The only problem, from a Better Regulation point of view, is that once more regulatory work is inspired by current events, not sound permanently enforced principles.

Local authorities seek reduction of national red tape (UK and FR)

The UK government has just launched a new offensive to reduce specifically the numerous "statutory duties imposed on councils by primary legislation"
In an announcement yesterday, decentralisation minister Greg Clark, in a review of councils' red tape, is consulting local authorities whether to scrap many of the 1294 such information obligations. For more see LocalGov article.

The same approach has been in place in France for some time. The principle that the transfer of competencies must be accompanied by corresponding tax resources was raised to constitutional status in the 1980s but it remains a very technical matter, and is intensely discussed whenever an additional responsibility is delegated. In 2004, a major reform of local government listed all the "delegated competencies" and defined principles for calculating the corresponding "financial compensation". The scrutiny of possible new burdens is required for every new item of primary legislation. But in October 2010, the Senate, a traditional advocate of local authorities, expressed new concern and tabled legislation to make compensation of new regulatory burdens obligatory.

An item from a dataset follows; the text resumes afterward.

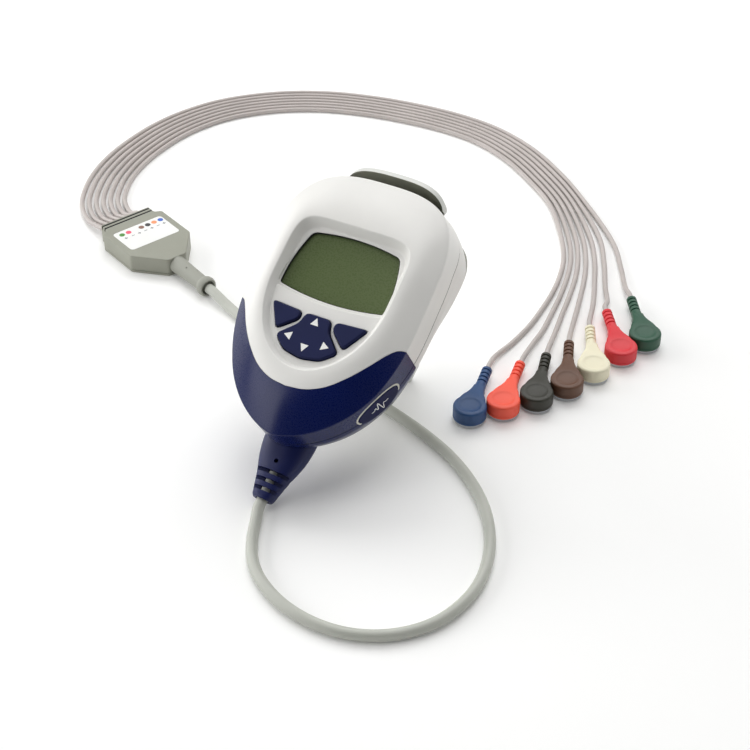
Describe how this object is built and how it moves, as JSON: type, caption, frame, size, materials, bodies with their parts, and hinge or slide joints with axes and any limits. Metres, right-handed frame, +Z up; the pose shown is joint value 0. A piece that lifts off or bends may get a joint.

Brussels official forms to be redrawn

The Brussels city council announced last week that it has launched an operation to simplify some 50 official forms, in order to boost the efficiency of the regional administration. A public consultation is being organised to test the idea and the new forms will be available in May. Up to now, official forms had been targeted by the Federal Government (many resources available online from the Simplification Agency) and also by the Walloon and Flemish regions. Walloonia organised an international conference on the topic in 2009.
Another innovation from Brussels: last week, the well-known minister in charge of simplification, Vincent Van Quickenborne organised the first ministerial "twunch" as a new form of consultation (in this case on how public administrations could use data available on the social media.)